From an entirely end-user point of view, it’s hard to argue with some of the Cons. The hardware acceleration issue doesn’t crop up in my immediate use on a personal level since I’m a multi-OS person with a specific end goal for my time spent on Haiku- productivity. For everyday users and potential gamers and developers attracted to the OS, though, this is a hurdle that I’m sure Haiku will be able to deal with.
We see the same issue with Linux historically; in the beginning (and seventeen years of development or not, the Beta really does mark the beginning of Haiku as far as the general public is concerned) it had incredibly limited hardware support, to the point there were tools to determine whether your system could run Linux at all or not. A growing user base, though, translates into a greater support system and a more well-rounded batch of drivers and kernel support for hardware. It may take a full release or two for this to pick up speed, but it will come, and hopefully those releases will become more regular and timely to show the community at large there’s a good reason to build on the support side than just complaining about the lack of support or opining on how to hack it together.

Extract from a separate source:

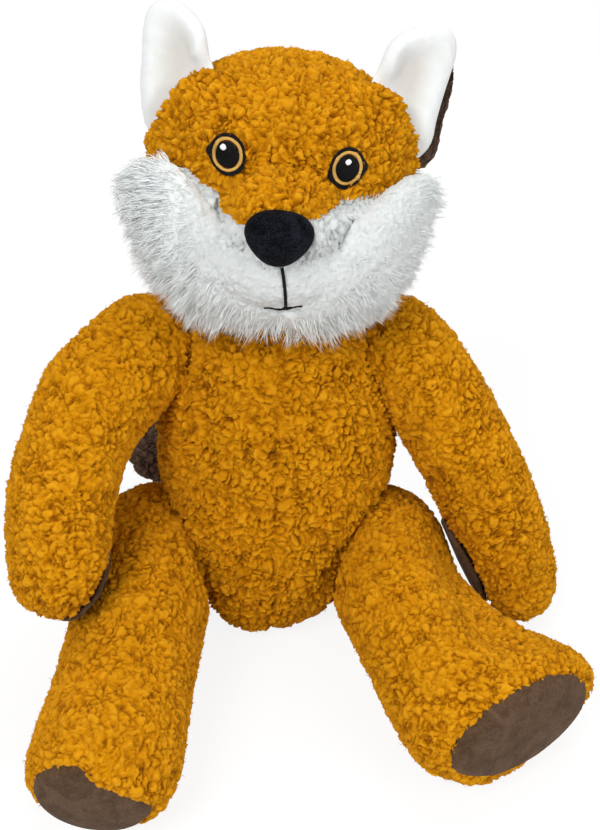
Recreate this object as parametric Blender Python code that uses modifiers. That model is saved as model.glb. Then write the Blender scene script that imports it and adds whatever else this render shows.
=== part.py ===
"""A plush fox sitting on the floor: sewn pile covers, felt and embroidered trim, and stuffing.

Metres, +Z up, the fox looks along -Y. The origin is the middle of its seat, on the floor.
Every soft piece is a coarse cage of rings, rounded by Subdivision Surface and cut by its neighbours.
"""

import math

import bmesh
import bpy
from mathutils import Matrix, Vector

# Cloth and seams
COVER_WALL = 0.0026
SEAM_GAP = 0.0004
STUFFING_GAP = 0.0007
PATCH_THICKNESS = 0.0012
SEWN_HOLE_RADIUS = 0.010
JOINT_CLEARANCE = 0.0008
FLOOR_FLAT_DEPTH = 0.0005

# Torso
TORSO_WIDTH = 0.112
TORSO_DEPTH = 0.096
NECK_HEIGHT = 0.159
RECLINE_DEG = 10.0
LEAN_DEG = 2.0
# Height above the seat as a share of the neck's, then half width, half depth and forward
# offset as shares of the torso's half width and half depth.
TORSO_RING_SHARES = (
    (0.00, 0.34, 0.56, 0.00),
    (0.07, 0.56, 0.84, 0.04),
    (0.26, 0.84, 1.02, 0.10),
    (0.50, 1.02, 1.04, 0.10),
    (0.72, 0.96, 0.94, 0.04),
    (0.90, 0.77, 0.78, 0.00),
    (1.08, 0.54, 0.62, 0.00),
)
TORSO_TOP_SHARE = 1.20

# Head, in a frame of its own at the middle of the skull
HEAD_WIDTH = 0.112
HEAD_DEPTH = 0.096
HEAD_HEIGHT = 0.088
HEAD_ABOVE_NECK = 0.060
HEAD_FORWARD = 0.009
HEAD_PITCH_DEG = 8.0
HEAD_ROLL_DEG = 5.5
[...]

The browser issue is a problem for end-users. PulkoMandy does good work on WebPositive, but a full featured browser is a lot for one person to manage. In the 6+ months I’ve been using Haiku I’ve seen good growth there, and while it might not be Firefox or Chrome, I do find myself using WebPositive more than Qupzilla now, as it does work a lot better than it used to.
I’m not sure Con #4 is much of a Con as it is a question that hasn’t been clearly laid out for the layman yet. Haiku offers quite a bit that Windows and Linux do not. Stack and Tile alone are great end-user features that don’t get quite enough hype in these articles. The GUI might not seem the most up-to-date when compared to the look and feel of Gnome and Windows 10, or the cultish love even regulars here seem to have for the big animated mess of a dock MacOS uses, but the handling and controls around it around it are great and responsive.
Unfortunately, though, when it comes to attracting Windows users it’ll always be an uphill battle with hardware support and gamers, and when it comes to attracting Linux users they’ll be looking for customization and software alternatives that perform in a manner they’re used to getting from Linux’s community. While the latter will certainly come in time for Haiku as well, the former is going to be on everyone’s minds for a while and will continue to show up in press reviews of the OS as benchmarks of usability.
Haiku’s team are not stupid, though, they’re skilled coders working with what time they have to make something they’re passionate about, and I don’t doubt they’ll keep plugging away at these issues. The key, though, is going to be explaining why these issues exist in the first place and keeping the press informed about how development happens and how inclined persons can get involved. As it grows from Beta on, it’s going to take more than the current handful of devs to maintain the project and see that these things are addressed quickly enough to keep the appearance of moving forward to attract users and new devs.